Friday, July 31, 2009

Quilt Pattern


Scrappy Cats and Pattern ?

Patchwork patterns with colorful names. Patterns created from the experiences of quilters patchworking long before me, or recently. There are many patterns...fanny's fan, log cabin, sunbonnet girl, schoolhouse, wedding ring...
But a novice, I choose scrappity of my own doing. No patterns to read--learning best by doing, trial and error, reinventing the wheel.
Tiny violets in the lawn to inspire.
Cat drawings created over morning coffee on a see-through clip board that I can trace...coffee cats, repurrposed, purrsistance.
A mix of fabrics and embellishments, repurposed. The gathering of bits and pieces that help determine a design for this time.

Friday, July 24, 2009

Patchwork








It’s Raining Violets at Hollyhock Junction.

JUNCTION: “the process of joining or the state of being joined. The place where two things meet.” (Webster’s Dictionary.)

Embroidery Paints

Ready To Roll, I Think
I'm old enough to remember the liquid embroidery paints in metal tubes that roller and paint, and mostly dry up instead. Sometimes their fumey oil base color squeezed out the other end.
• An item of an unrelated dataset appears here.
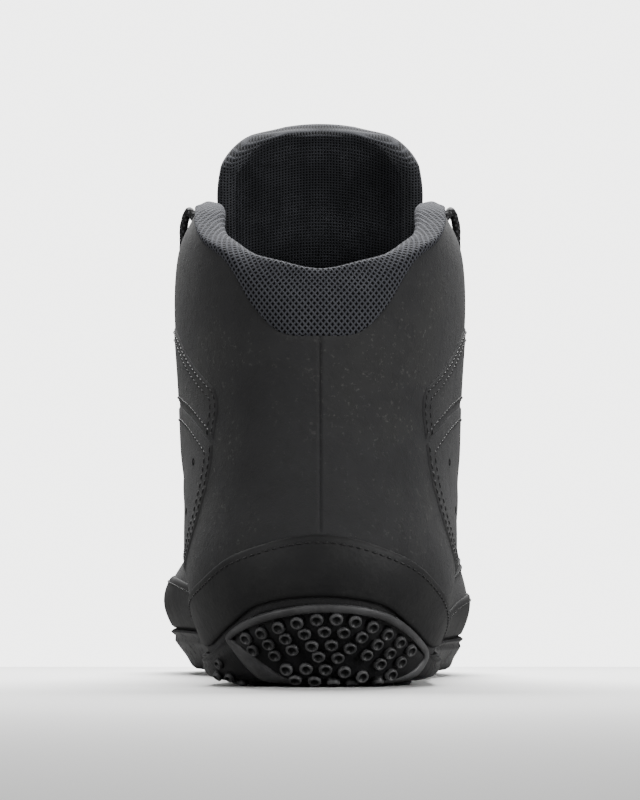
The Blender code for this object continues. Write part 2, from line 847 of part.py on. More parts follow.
def make_insole(home):
    ring = []
    for column in columns_round():
        rib = signed(column)
        point = off(rib, 0.0, -UPPER_WALL - INSOLE_PLAY)
        point[2] = skin(rib, 0.0)[2]
        ring.append(point)
    raised = [point + np.array((0.0, 0.0, INSOLE_THICKNESS)) for point in ring]
    verts = ring + raised
    faces = cap_strips(list(range(AROUND)), False)
    faces += cap_strips(list(range(AROUND, 2 * AROUND)), True)
    for i in range(AROUND):
        n = (i + 1) % AROUND
        faces.append((i, n, AROUND + n, AROUND + i))
    return finish(new_object("insole", verts, faces, home))


def collar_section(rib, fade):
    """Padded roll over the leather's edge; fade thins it towards its ends."""
    edge = edge_rise(rib)
    _, upward = slopes(rib, edge)
    per_mm = 1.0 / np.linalg.norm(upward)
    height = read(COLLAR_RIM, rib, SHAFT_HEIGHT) - skin(rib, edge)[2]
    height = max(height, 2.0)
    pad = COLLAR_PAD * fade
    depth = COLLAR_DEPTH * fade
    inner = -UPPER_WALL - 2.0 * FIT - 0.15

    def at(up, lift):
        rise = edge + up * per_mm
        if rise <= 1.0:
            return off(rib, rise, lift)
        return off(rib, 1.0, lift) + unit(upward) * (rise - 1.0) / per_mm

    return [
        at(2.0 * FIT, -0.25),
        at(0.45 * height, 0.5 * fade),
        at(0.85 * height, -0.2 * pad),
        at(height, -0.5 * pad - 0.5),
        at(0.85 * height, -0.85 * pad - 1.0),
        at(0.3 * height - 2.0, -pad - 2.0),
        at(-0.5 * depth, -pad - 1.6),
        at(-0.85 * depth, -0.6 * pad - 1.9),
        at(-depth, inner - 0.9),
        at(-depth, inner),
        at(-0.5 * depth, inner),
        at(2.0 * FIT, inner),
    ]


def make_collar(home):
    reach = 10 * COLUMN
    sections = []
    for rib in columns_between(-reach, reach):
        left = min(1.0, (reach - abs(rib)) / 0.9)
        fade = 0.45 + 0.55 * left * (2.0 - left)
        sections.append(collar_section(rib, fade))
    return finish(tube_solid("collar", sections, False, home))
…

My grandmother, now almost a century old...97, painted on feedsack dish towels in front of the oil burner in the dining room on cold wintery nights.
I watched her as I stood close to the stove turning from front to back, and back again to warm both my sides.

These days I use the plastic tubey fabric paints for crafts that blurb and splat and dry up just the same.

Embroidered Dish Towels



I'm an easily distracted homemaker. I go by what the dishtowels say...Monday, laundry. Tuesday, ironing, Wednesday, sewing. Thursday...I don't remember. Guess I'll go check the towel.

Old Buttons

Buttons. I like old buttons. I don’t collect them. I collect stories. The buttons find me.It doesn’t matter their value--artsy and interesting. This jar of buttons, my grandmother gave me. One of her many jars of buttons. I’m under sixty, she’s over ninety. In the summer, she works the soil and grows flowers in abundance. In the winter, she rips up old clothes into strips, and rolls the strips into balls to make rag rugs.(Quilt squares too.) Only, she’s never had a loom, and the rags have piled up. And so have the buttons.

New But Old Underthings

At the new Ben Franklin, I overheard Anna, an elderly lady I know, ask if this new store sold the old garders. The answer was a polite no.
In the first grade, I wore long white cotton stockings on cold winter days, held up by garders and a garder belt--uncomfortable elastic at my waist and stretchy-down things, but it was a freezing mile long walk to the bus and I wore dresses in those days, so I didn't complain.

When I ran across a package of garders at a local thrift shop, I made sure Anna got them! She seemed a bit embarrassed because in her day, underthings weren't talked about!